+++ Stored records +++

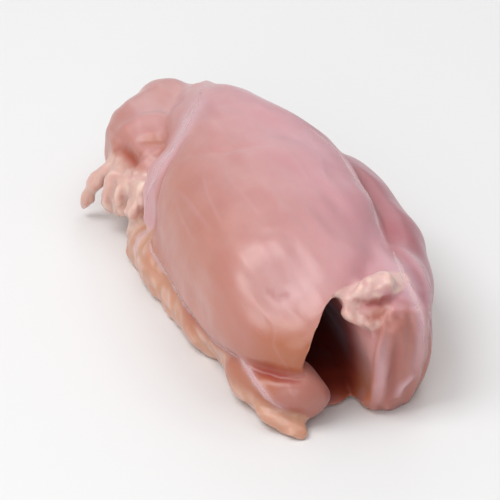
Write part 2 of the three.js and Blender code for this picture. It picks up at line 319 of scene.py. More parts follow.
# %% Grow the skins together
MUSCLE_VOXEL = 0.8
THIN_VOXEL = 0.5
SKIN_VOXEL = 0.54
SMOOTH_FACTOR = 0.5
MUSCLE_SMOOTHING = 8
SKIN_SMOOTHING = 4


def apply_modifiers(piece):
    """Bakes the modifiers into the mesh."""
    ready = piece.evaluated_get(bpy.context.evaluated_depsgraph_get())
    mesh = bpy.data.meshes.new_from_object(ready)
    piece.modifiers.clear()
    piece.data = mesh
    mesh.materials.clear()


def grow_together(piece, voxel):
    """Replaces overlapping skins by one even skin of quads, voxel millimetres wide."""
    remesh = piece.modifiers.new("grow", "REMESH")
    remesh.mode = "VOXEL"
    remesh.voxel_size = voxel * MM
    apply_modifiers(piece)


def combine(piece, other, operation):
    """Joins or cuts one closed mesh with another, and removes the other."""
    boolean = piece.modifiers.new("combine", "BOOLEAN")
    boolean.operation = operation
    boolean.object = other
    boolean.solver = "MANIFOLD"
    apply_modifiers(piece)
    bpy.data.objects.remove(other)


def soften(piece, rounds):
    """Moves each vertex half way to the mean of its neighbours, a number of times."""
    smooth = piece.modifiers.new("soften", "SMOOTH")
    smooth.factor = SMOOTH_FACTOR
    smooth.iterations = rounds
    apply_modifiers(piece)


fillet = skins_of("fillet_flesh", [surfaces[name] for name in MUSCLES])
grow_together(fillet, MUSCLE_VOXEL)
soften(fillet, MUSCLE_SMOOTHING)
combine(fillet, skins_of("hollow", [lobe_surface(**HOLLOW)]), "DIFFERENCE")
thin = skins_of("thin", [surfaces[name] for name in FRINGE | FLAPS])
grow_together(thin, THIN_VOXEL)
combine(fillet, thin, "UNION")
grow_together(fillet, SKIN_VOXEL)
soften(fillet, SKIN_SMOOTHING)
print("skin has", len(fillet.data.polygons), "faces")

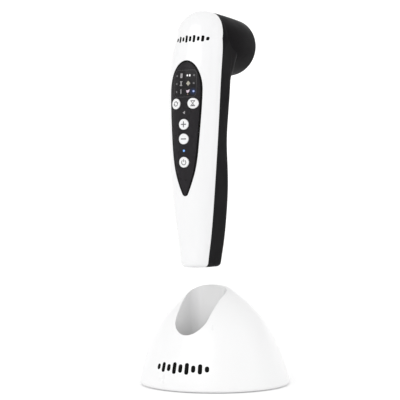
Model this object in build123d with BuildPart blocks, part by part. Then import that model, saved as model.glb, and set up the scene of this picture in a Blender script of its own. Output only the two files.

+++

— Goal —
Take the lines from the start of the records through the line holding "bpy.data.objects.remove(other)", both included, and please print them exactly, with nothing else.

— Complete output —
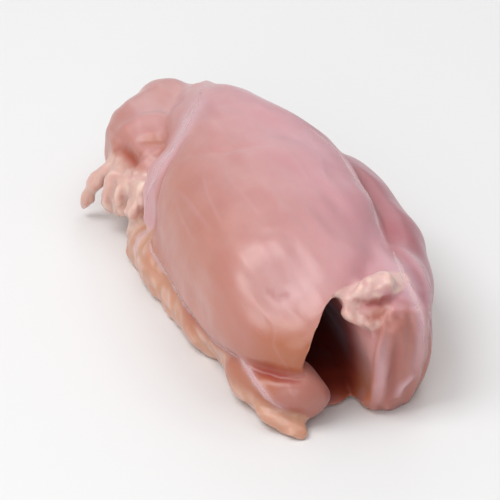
Write part 2 of the three.js and Blender code for this picture. It picks up at line 319 of scene.py. More parts follow.
# %% Grow the skins together
MUSCLE_VOXEL = 0.8
THIN_VOXEL = 0.5
SKIN_VOXEL = 0.54
SMOOTH_FACTOR = 0.5
MUSCLE_SMOOTHING = 8
SKIN_SMOOTHING = 4


def apply_modifiers(piece):
    """Bakes the modifiers into the mesh."""
    ready = piece.evaluated_get(bpy.context.evaluated_depsgraph_get())
    mesh = bpy.data.meshes.new_from_object(ready)
    piece.modifiers.clear()
    piece.data = mesh
    mesh.materials.clear()


def grow_together(piece, voxel):
    """Replaces overlapping skins by one even skin of quads, voxel millimetres wide."""
    remesh = piece.modifiers.new("grow", "REMESH")
    remesh.mode = "VOXEL"
    remesh.voxel_size = voxel * MM
    apply_modifiers(piece)


def combine(piece, other, operation):
    """Joins or cuts one closed mesh with another, and removes the other."""
    boolean = piece.modifiers.new("combine", "BOOLEAN")
    boolean.operation = operation
    boolean.object = other
    boolean.solver = "MANIFOLD"
    apply_modifiers(piece)
    bpy.data.objects.remove(other)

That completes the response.